Pertanyaan

بِسْـمِ اللّهِ الرَّحْمنِ الرَّحِيْمِ
اَلسَّلاَمُ عَلَيْكُمْ وَرَحْمَةُ اللّهِ وَبَرَكَاتُه

Ustadz, ana mau tanya apakah taqlid diperbolehkan?

Ada teman ana yang berkata itjihad dan taqlid adalah salah satu bahasan ushul fiqih dari Syaikh Utsaimin, dan di dalam kitabnya dibolehkan taqlid.

Sebagai penuntut ilmu, bagaimana kita menyikapi hal ini?

Bukankah kita tidak boleh taqlid kepada pendapat siapapun bahkan semua imam mengatakan jika ada perkataanku yang menyelisihi sunnah Rasulullah ﷺ , maka buang pendapatku ke tembok, ambil Sunnah Rasullullah ﷺ

Jazaakallahu khoiron wa baarakallaahu fiik.

( Dari Dimas Mulyono, admin BiAS N-07 )

Jawaban

وَعَلَيْكُمُ السَّلاَمُ وَرَحْمَةُ اللّهِ وَبَرَكَاتُهُ
بِسْـمِ اللّهِ

Alhamdulillāh
Washshalātu wassalāmu ‘alā rasūlillāh, wa ‘alā ālihi wa ash hābihi ajma’in.

Semoga kita semua, anda dan saya, dimudahkan untuk menjalani syari’at dan memahami fiqh maupun ushul fiqh, yang merupakan jendela untuk bisa mangamalkan ibadah dengan baik dan benar.

Sebelum kita membahas bagaimana kedudukan taqlid bagi penuntut ilmu, mari kita pahami dulu makna dari taqlid tersebut.

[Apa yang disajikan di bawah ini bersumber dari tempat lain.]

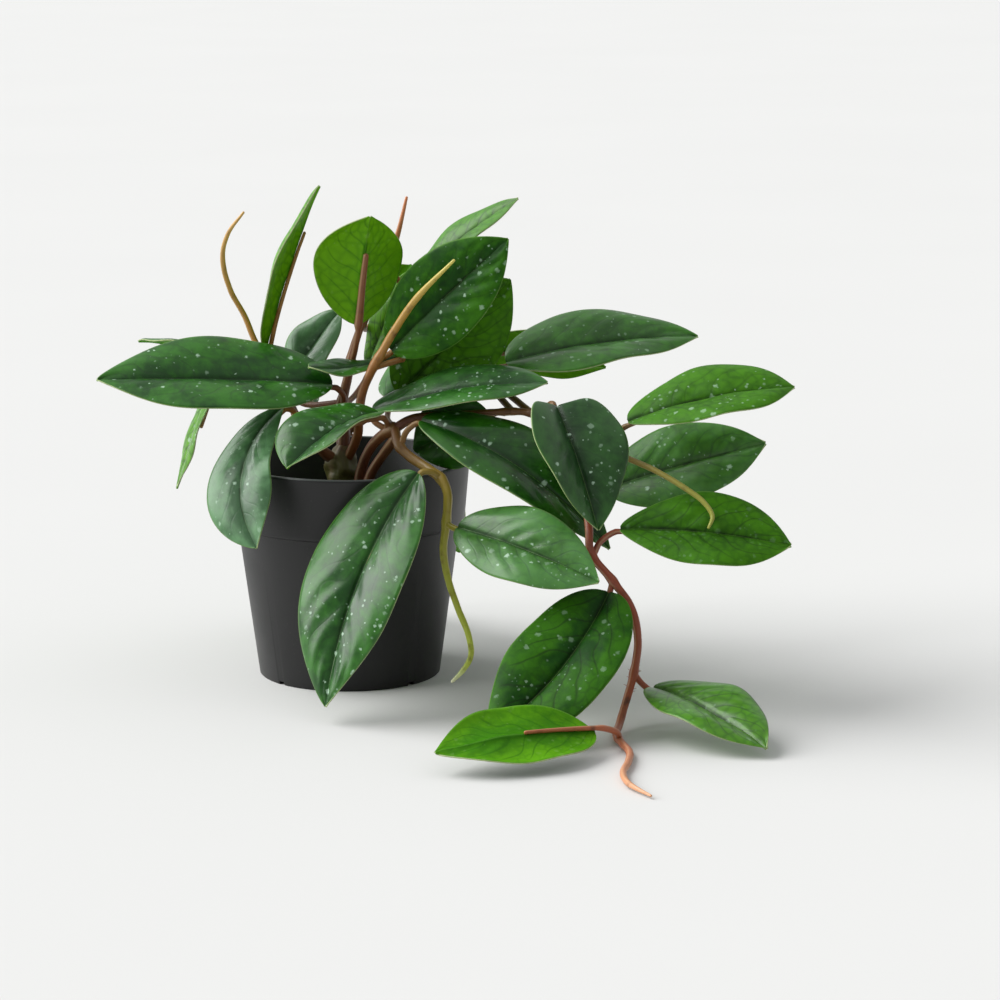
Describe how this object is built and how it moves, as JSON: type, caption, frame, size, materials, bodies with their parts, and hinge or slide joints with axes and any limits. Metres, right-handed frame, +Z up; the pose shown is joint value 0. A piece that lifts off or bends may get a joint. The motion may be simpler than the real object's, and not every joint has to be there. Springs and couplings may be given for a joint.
{
  "type": "potted hoya plant",
  "caption": "Hoya with flecked oval leaves on arching and trailing stems, standing in a plain round black nursery pot, its long stem laid along the surface.",
  "frame": {"origin": "centre of the pot's underside, on the surface it stands on", "axes": "+Z up along the pot's axis, -Y towards the front, where the long stem trails"},
  "size_m": [0.3357, 0.3593, 0.2425],
  "materials": {
    "black_plastic": "satin black moulded plastic",
    "potting_soil": "loose dark fibrous potting mix",
    "olive_stem": "satin olive-green bark, knobbly",
    "brown_stem": "satin brown stem",
    "tan_stem": "satin tan stem",
    "green_stem": "satin olive stem turning yellow-green at the tip",
    "red_brown_stem": "satin red-brown stem turning tan at the tip",
    "dark_leaf": "deep green, silvery flecks, satin gloss, pale edge",
    "light_leaf": "yellow-green, veins showing through, pale edge"
  },
  "bodies": {
    "root": {"pot": "black_plastic", "soil": "potting_soil", "trunk": "olive_stem", "stem_left": "olive_stem", "stem_upright": "brown_stem", "stem_upper": "tan_stem", "stem_front": "brown_stem", "stem_pendant": "green_stem", "stem_right": "brown_stem", "stem_trailing": "red_brown_stem", "stem_rear": "brown_stem", "leaf_01_left_large": "dark_leaf", "leaf_02_left_behind": "dark_leaf", "leaf_03_left_upright": "light_leaf", "leaf_04_round_back": "light_leaf", "leaf_05_behind_left": "dark_leaf", "leaf_06_behind_middle": "light_leaf", "leaf_07_top_right_rear": "light_leaf", "leaf_08_top_right": "dark_leaf", "leaf_09_below_top_right": "dark_leaf", "leaf_10_edge_on": "light_leaf", "leaf_11_small_middle": "dark_leaf", "leaf_12_front_left_fold": "dark_leaf", "leaf_13_over_left_rim": "dark_leaf", "leaf_14_low_left": "light_leaf", "leaf_15_front_large": "dark_leaf", "leaf_16_middle_right": "dark_leaf", "leaf_17_dark_behind": "dark_leaf", "leaf_18_long_drooping": "dark_leaf", "leaf_19_right_front": "dark_leaf", "leaf_20_top_right_long": "dark_leaf", "leaf_21_under_top_right": "dark_leaf", "leaf_22_far_right_upper": "dark_leaf", "leaf_23_far_right_behind": "dark_leaf", "leaf_24_far_right_lower": "dark_leaf", "leaf_25_front_right": "dark_leaf", "leaf_26_sloping_to_surface": "dark_leaf", "leaf_27_resting_right": "dark_leaf", "leaf_28_resting_left": "dark_leaf", "leaf_29_rear_right": "dark_leaf", "leaf_30_rear_left": "dark_leaf", "leaf_31_rear_low": "dark_leaf", "leaf_32_rear_left_high": "dark_leaf", "leaf_33_rear_right_high": "dark_leaf"}
  },
  "joints": []
}
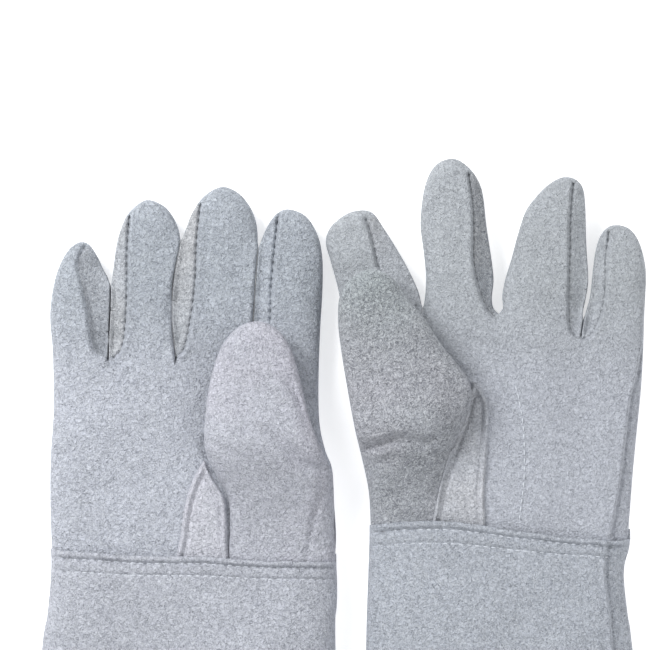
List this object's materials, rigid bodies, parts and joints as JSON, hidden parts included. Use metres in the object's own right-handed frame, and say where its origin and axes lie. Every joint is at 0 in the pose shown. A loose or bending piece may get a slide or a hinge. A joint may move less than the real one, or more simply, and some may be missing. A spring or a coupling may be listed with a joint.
{
  "type": "welding gauntlet gloves",
  "caption": "Pair of grey split-leather welding gauntlets lying palm up, with long flared cuffs, sewn fingers and wing thumbs.",
  "frame": {"origin": "centre of the pair at the surface it lies on", "axes": "+Y from the cuffs to the fingertips, +Z out of the palms, +X from the right-hand glove to the left-hand glove"},
  "size_m": [0.332, 0.3706, 0.046],
  "materials": {
    "palm_leather": "napped suede, pale blue-grey",
    "cuff_leather": "napped suede, pale blue-grey",
    "finger_leather": "napped suede, pale blue-grey",
    "fourchette_leather": "thin napped suede, darker grey",
    "thumb_leather": "coarse napped suede, mottled grey",
    "patch_leather": "napped suede, slightly warmer grey",
    "cotton_lining": "brushed cotton, off-white"
  },
  "bodies": {
    "right_cuff": {"right_cuff_front": "cuff_leather", "right_cuff_back": "cuff_leather"},
    "right_hand": {"right_palm_panel": "palm_leather", "right_back_panel": "palm_leather", "right_fourchette_little_ring": "fourchette_leather", "right_fourchette_ring_middle": "fourchette_leather", "right_fourchette_middle_index": "fourchette_leather", "right_thumb_base": "thumb_leather", "right_thumb_patch": "patch_leather", "right_palm_lining": "cotton_lining", "right_back_lining": "cotton_lining", "right_collar_front": "cuff_leather", "right_collar_back": "cuff_leather"},
    "right_little": {"right_little_tip_front": "finger_leather", "right_little_tip_back": "finger_leather", "right_little_tip_fourchette_b": "fourchette_leather"},
    "right_ring": {"right_ring_tip_front": "finger_leather", "right_ring_tip_back": "finger_leather", "right_ring_tip_fourchette_a": "fourchette_leather", "right_ring_tip_fourchette_b": "fourchette_leather"},
    "right_middle": {"right_middle_tip_front": "finger_leather", "right_middle_tip_back": "finger_leather", "right_middle_tip_fourchette_a": "fourchette_leather", "right_middle_tip_fourchette_b": "fourchette_leather"},
    "right_index": {"right_index_tip_front": "finger_leather", "right_index_tip_back": "finger_leather", "right_index_tip_fourchette_a": "fourchette_leather"},
    "right_thumb": {"right_thumb_front": "thumb_leather", "right_thumb_back": "thumb_leather"},
    "left_cuff": {"left_cuff_front": "cuff_leather", "left_cuff_back": "cuff_leather"},
    "left_hand": {"left_palm_panel": "palm_leather", "left_back_panel": "palm_leather", "left_fourchette_index_middle": "fourchette_leather", "left_fourchette_middle_ring": "fourchette_leather", "left_fourchette_ring_little": "fourchette_leather", "left_thumb_base": "thumb_leather", "left_thumb_patch": "patch_leather", "left_palm_lining": "cotton_lining", "left_back_lining": "cotton_lining", "left_collar_front": "cuff_leather", "left_collar_back": "cuff_leather"},
    "left_index": {"left_index_tip_front": "finger_leather", "left_index_tip_back": "finger_leather", "left_index_tip_fourchette_b": "fourchette_leather"},
    "left_middle": {"left_middle_tip_front": "finger_leather", "left_middle_tip_back": "finger_leather", "left_middle_tip_fourchette_a": "fourchette_leather", "left_middle_tip_fourchette_b": "fourchette_leather"},
    "left_ring": {"left_ring_tip_front": "finger_leather", "left_ring_tip_back": "finger_leather", "left_ring_tip_fourchette_a": "fourchette_leather", "left_ring_tip_fourchette_b": "fourchette_leather"},
    "left_little": {"left_little_tip_front": "finger_leather", "left_little_tip_back": "finger_leather", "left_little_tip_fourchette_a": "fourchette_leather"},
    "left_thumb": {"left_thumb_front": "thumb_leather", "left_thumb_back": "thumb_leather"}
  },
  "joints": [
    {"name": "right_wrist", "type": "hinge", "parent": "right_cuff", "child": "right_hand", "pos_m": [-0.074, -0.0452, 0.0263], "axis": [1, 0, 0], "range_deg": [0, 60]},
    {"name": "right_little_bend", "type": "hinge", "parent": "right_hand", "child": "right_little", "pos_m": [-0.133, 0.1082, 0.0233], "axis": [1, 0, 0], "range_deg": [0, 90]},
    {"name": "right_ring_bend", "type": "hinge", "parent": "right_hand", "child": "right_ring", "pos_m": [-0.09955, 0.1185, 0.0233], "axis": [0.9999, -0.0122, 0], "range_deg": [0, 90]},
    {"name": "right_middle_bend", "type": "hinge", "parent": "right_hand", "child": "right_middle", "pos_m": [-0.06117, 0.12316, 0.0233], "axis": [0.9988, -0.0482, 0], "range_deg": [0, 90]},
    {"name": "right_index_bend", "type": "hinge", "parent": "right_hand", "child": "right_index", "pos_m": [-0.02529, 0.11979, 0.0233], "axis": [0.9997, -0.0229, 0], "range_deg": [0, 90]},
    {"name": "right_thumb_lift", "type": "hinge", "parent": "right_hand", "child": "right_thumb", "pos_m": [-0.0365, 0.0313, 0.0463], "axis": [0.9988, -0.0483, 0], "range_deg": [0, 75]},
    {"name": "left_wrist", "type": "hinge", "parent": "left_cuff", "child": "left_hand", "pos_m": [0.084, -0.0322, 0.0263], "axis": [1, 0, 0], "range_deg": [0, 60]},
    {"name": "left_index_bend", "type": "hinge", "parent": "left_hand", "child": "left_index", "pos_m": [0.01809, 0.13078, 0.0233], "axis": [0.9577, 0.2879, 0], "range_deg": [0, 90]},
    {"name": "left_middle_bend", "type": "hinge", "parent": "left_hand", "child": "left_middle", "pos_m": [0.0645, 0.14165, 0.0233], "axis": [0.9986, 0.0528, 0], "range_deg": [0, 90]},
    {"name": "left_ring_bend", "type": "hinge", "parent": "left_hand", "child": "left_ring", "pos_m": [0.11305, 0.133, 0.0233], "axis": [0.9833, -0.182, 0], "range_deg": [0, 90]},
    {"name": "left_little_bend", "type": "hinge", "parent": "left_hand", "child": "left_little", "pos_m": [0.14583, 0.11831, 0.0233], "axis": [0.9966, -0.0828, 0], "range_deg": [0, 90]},
    {"name": "left_thumb_lift", "type": "hinge", "parent": "left_hand", "child": "left_thumb", "pos_m": [0.04265, 0.0463, 0.0463], "axis": [0.9662, 0.2579, 0], "range_deg": [0, 75]},
    {"name": "gloves_apart", "type": "slide", "parent": "right_cuff", "child": "left_cuff", "axis": [1, 0, 0], "range_m": [0, 0.15]}
  ]
}
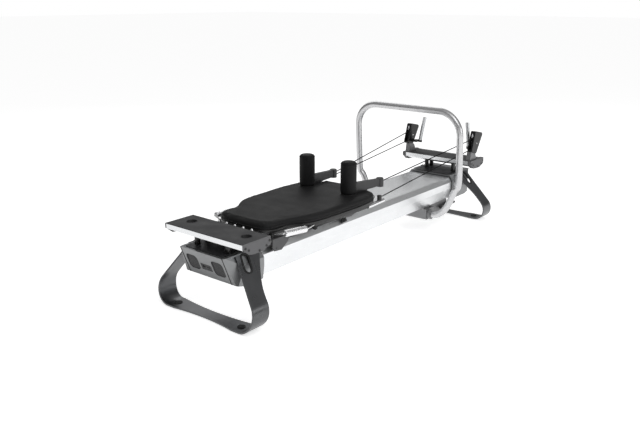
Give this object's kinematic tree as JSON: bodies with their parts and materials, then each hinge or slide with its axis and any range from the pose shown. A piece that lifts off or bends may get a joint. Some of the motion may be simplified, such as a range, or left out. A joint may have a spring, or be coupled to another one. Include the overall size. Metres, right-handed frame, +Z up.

Taqlid secara makna bahasa sebagaimana yang disampaikan oleh Syeikh Utsaimin dalam pembahasan ini:

وضع الشيء في العنق محيطاً به كالقلادة

“Meletakkan sesuatu di leher dengan melilitkan padanya seperti tali kekang.”

Adapun untuk makna istilah , ada beberapa perbedaan pendapat yang didefinisikan oleh para ulama, namun intinya sama. Diantaranya seperti yang disampaikan Ibnu Qudamah rohimahulloh tentang makna taqlid:

قَبُوْلُ قَوْلِ الْغَيْرِ مِنْ غَيْرِ حُجَّةٍ

Menerima perkataan orang lain dengan tanpa hujjah. [Roudhotun Nadzhir, hlm 205]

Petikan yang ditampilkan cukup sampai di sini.